Last year we reviewed the Lenovo Chromebook Duet – a 2-in-1 detachable Chromebook. 12 months on and Asus has launched their own version with the Asus Chromebook Detachable CM3. The CM3 offers an extremely versatile writing and work experience which is portable and easy to use.
It runs Chrome OS which is nearly as fully functional as Windows in nearly every single way these days — it is actually more functional in some areas due to its Android compatibility. Running Chrome OS you get the benefits of the world’s most popular internet browser, which works in full desktop mode, as well as all your Chrome Extensions, Chrome Apps, passwords, browsing history and more. You also get the benefit of Android apps via Google Play.
The CM3 offers some great features and decent specs for a device that does not break the bank. It includes a 10.5 inch 1920 x 1200 glossy display which is capable of a brightness of 320 nits. Powered by a MediaTek Kompanio 500 chipset and 4GB of RAM it is available in both 64GB and 128GB of eMMC onboard storage (ChromeOS is designed to be used through the cloud so not much memory is actually required — install a few games though and the space runs out fast. There’s front (2MP) and rear(8MP) cameras, and it’s all powered by a 27Whrs battery.
Hardware and design
The tablet itself is a black rectangle with bezels that measure around a centimetre the whole way around. There are not a lot of ports on the tablet with a single USB-C port available to plug in devices or power it. The opposite side houses the power button and the volume rocker. The top right of the display houses the silo where the stylus lives.
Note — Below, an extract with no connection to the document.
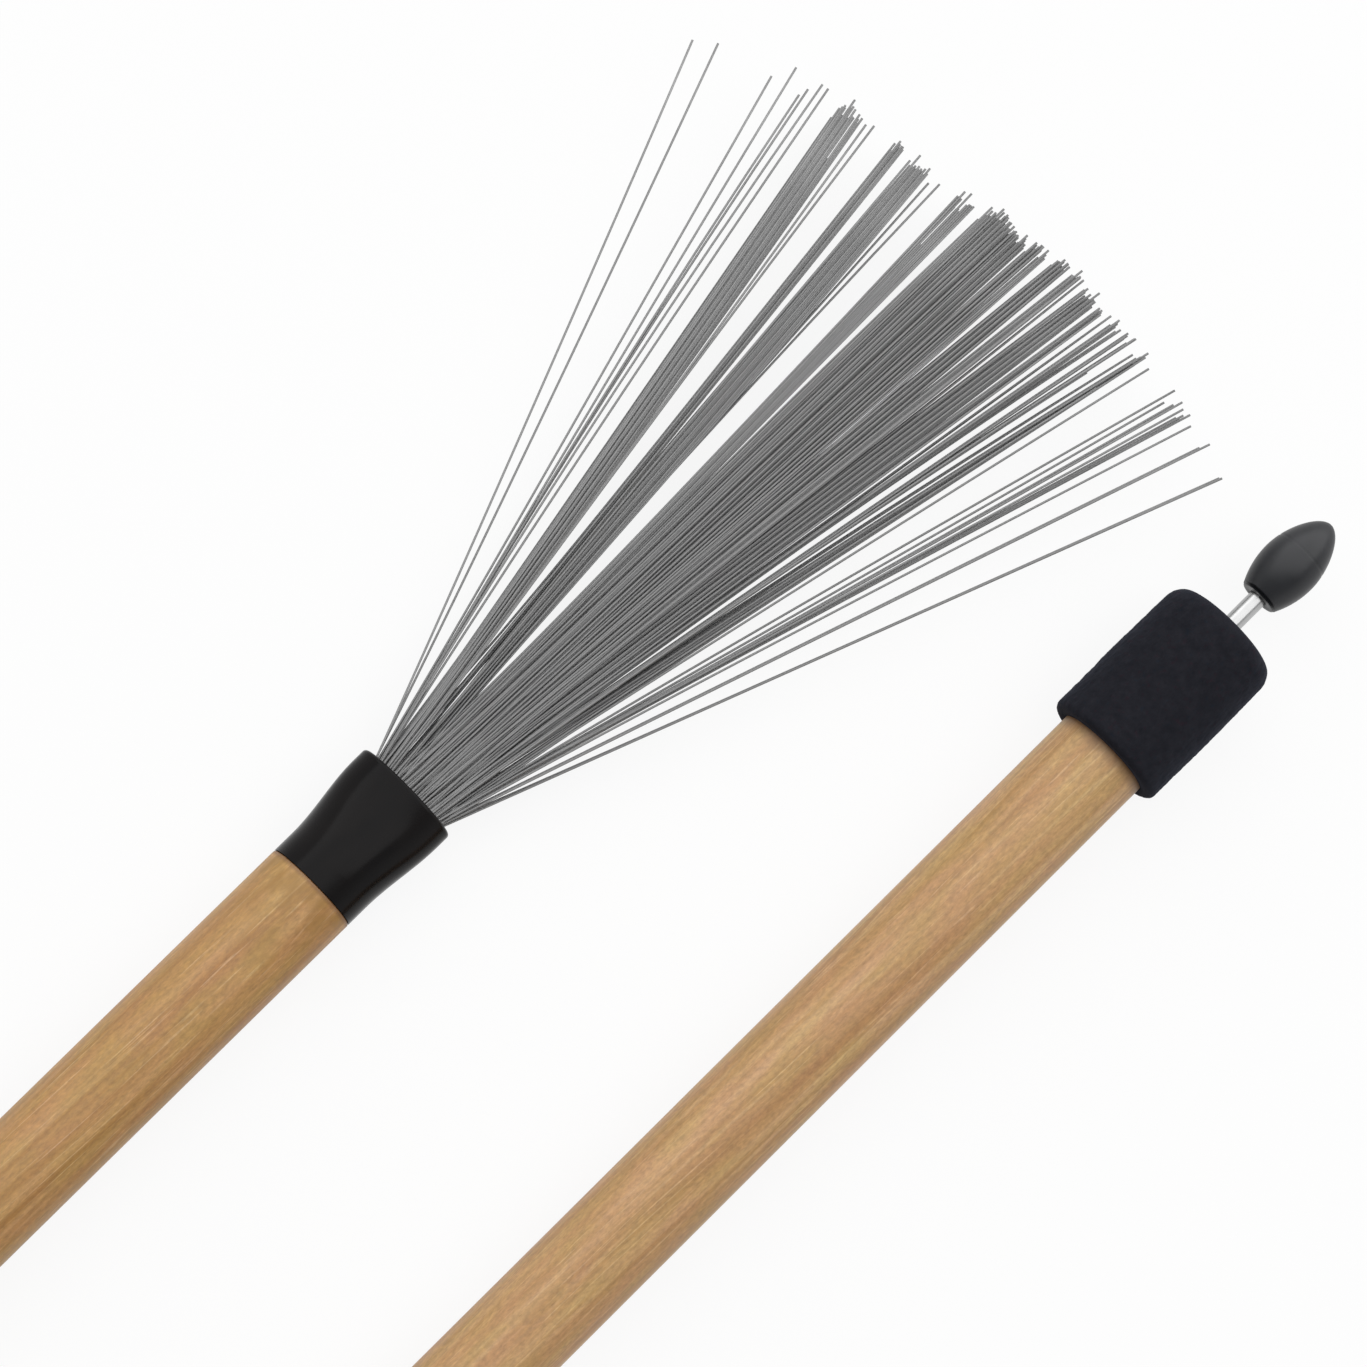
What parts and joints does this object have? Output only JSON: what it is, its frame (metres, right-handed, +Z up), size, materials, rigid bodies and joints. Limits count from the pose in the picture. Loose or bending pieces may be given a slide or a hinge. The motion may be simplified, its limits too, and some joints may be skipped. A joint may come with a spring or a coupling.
{
  "type": "wire drum brushes",
  "caption": "Pair of retractable wire drum brushes. Each fan of spring wires slides in a bored wooden handle on a rod with an egg-shaped bead. A felt sleeve covers the butt.",
  "frame": {"origin": "on the surface that the pair lies on, under the middle of the pair's bounding box", "axes": "+Z up; +X along the handles, the way the first brush's wires point; +Y across, from the second brush to the first"},
  "size_m": [0.3742, 0.1576, 0.0196],
  "materials": {
    "hickory": "satin lacquer",
    "ferrule_plastic": "satin moulded",
    "felt": "matte felt nap",
    "bush_plastic": "moulded",
    "rubber": "smooth",
    "zinc_steel": "zinc plated",
    "spring_wire": "drawn, dull",
    "nylon": "natural nylon",
    "bright_rod": "bright drawn",
    "bead_plastic": "satin moulded"
  },
  "bodies": {
    "brush_a": {"handle_a": "hickory", "ferrule_a": "ferrule_plastic", "butt_sleeve_a": "felt", "rod_bush_a": "bush_plastic", "drag_ring_a": "rubber", "ring_cap_a": "zinc_steel"},
    "rod_a": {"wire_fan_a": "spring_wire", "coupler_a": "zinc_steel", "guide_collar_a": "nylon", "stop_collar_a": "zinc_steel", "stop_bumper_a": "rubber", "pull_rod_a": "bright_rod", "pull_bead_a": "bead_plastic"},
    "brush_b": {"handle_b": "hickory", "ferrule_b": "ferrule_plastic", "butt_sleeve_b": "felt", "rod_bush_b": "bush_plastic", "drag_ring_b": "rubber", "ring_cap_b": "zinc_steel"},
    "rod_b": {"wire_fan_b": "spring_wire", "coupler_b": "zinc_steel", "guide_collar_b": "nylon", "stop_collar_b": "zinc_steel", "stop_bumper_b": "rubber", "pull_rod_b": "bright_rod", "pull_bead_b": "bead_plastic"}
  },
  "joints": [
    {"name": "rod_slide_a", "type": "slide", "parent": "brush_a", "child": "rod_a", "axis": [-0.9999, 0, 0.0121], "range_m": [0, 0.12396], "deforming": ["wire_fan_a"]},
    {"name": "brush_b_lift", "type": "slide", "parent": "brush_a", "child": "brush_b", "axis": [0, 0, 1], "range_m": [0, 0.06]},
    {"name": "rod_slide_b", "type": "slide", "parent": "brush_b", "child": "rod_b", "axis": [0.9999, 0, 0.0121], "range_m": [0, 0.12396], "deforming": ["wire_fan_b"]}
  ]
}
There are stereo speakers situated at the top of the tablet as well which is great for using as a laptop but not so much when using it as a tablet in portrait mode.
Underneath the tablet sit the five pogo pins where the detachable keyboard connects to the tablet. The keyboard is like all other keyboards you will find on devices such as this. There is a bit of give in the keyboard as it sits slightly off the benchtop. The keys are higher and have more travel than those on my Surface Go — Asus say they have 1.5mm of travel which does not surprise me. At first I wasn’t convinced regarding the keys themselves with the feel being a bit harsh and little cushioning. After a bit of use I have gotten used to it and have no issues using it for any work I may be doing.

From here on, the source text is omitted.